= Brauer–Wall group =

In mathematics, the Brauer–Wall group or super Brauer group or graded Brauer group for a field F is a group BW(F) classifying finite-dimensional graded central division algebras over the field. It was first defined by Wall (1964) as a generalization of the Brauer group.

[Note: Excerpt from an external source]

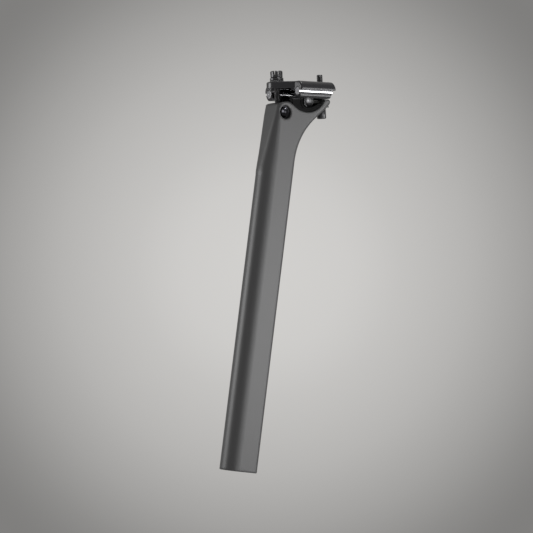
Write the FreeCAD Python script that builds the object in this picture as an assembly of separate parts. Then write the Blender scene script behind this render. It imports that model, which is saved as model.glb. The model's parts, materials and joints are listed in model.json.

The Brauer group of a field F is the set of the similarity classes of finite-dimensional central simple algebras over F under the operation of tensor product, where two algebras are called similar if the commutants of their simple modules are isomorphic. Every similarity class contains a unique division algebra, so the elements of the Brauer group can also be identified with isomorphism classes of finite-dimensional central division algebras. The analogous construction for Z/2Z-graded algebras defines the Brauer–Wall group BW(F).

==Properties==
- The Brauer group B(F) injects into BW(F) by mapping a CSA A to the graded algebra which is A in grade zero.
- Wall (1964) showed that there is an exact sequence
 0 → B(F) → BW(F) → Q(F) → 0
where Q(F) is the group of graded quadratic extensions of F, defined as an extension of Z/2 by F^{*}/F^{*2} with multiplication (e,x)(f,y) = (e + f, (−1)^{ef}xy). The map from BW(F) to Q(F) is the Clifford invariant defined by mapping an algebra to the pair consisting of its grade and determinant.
- There is a map from the additive group of the Witt–Grothendieck ring to the Brauer–Wall group obtained by sending a quadratic space to its Clifford algebra. The map factors through the Witt group, which has kernel I^{3}, where I is the fundamental ideal of W(F).

==Examples==

- BW(C) is isomorphic to Z/2Z. This is an algebraic aspect of Bott periodicity of period 2 for the unitary group. The 2 super division algebras are C, C[γ] where γ is an odd element of square 1 commuting with C.
- BW(R) is isomorphic to Z/8Z. This is an algebraic aspect of Bott periodicity of period 8 for the orthogonal group. The 8 super division algebras are R, R[ε], C[ε], H[δ], H, H[ε], C[δ], R[δ] where δ and ε are odd elements of square −1 and 1, such that conjugation by them on complex numbers is complex conjugation.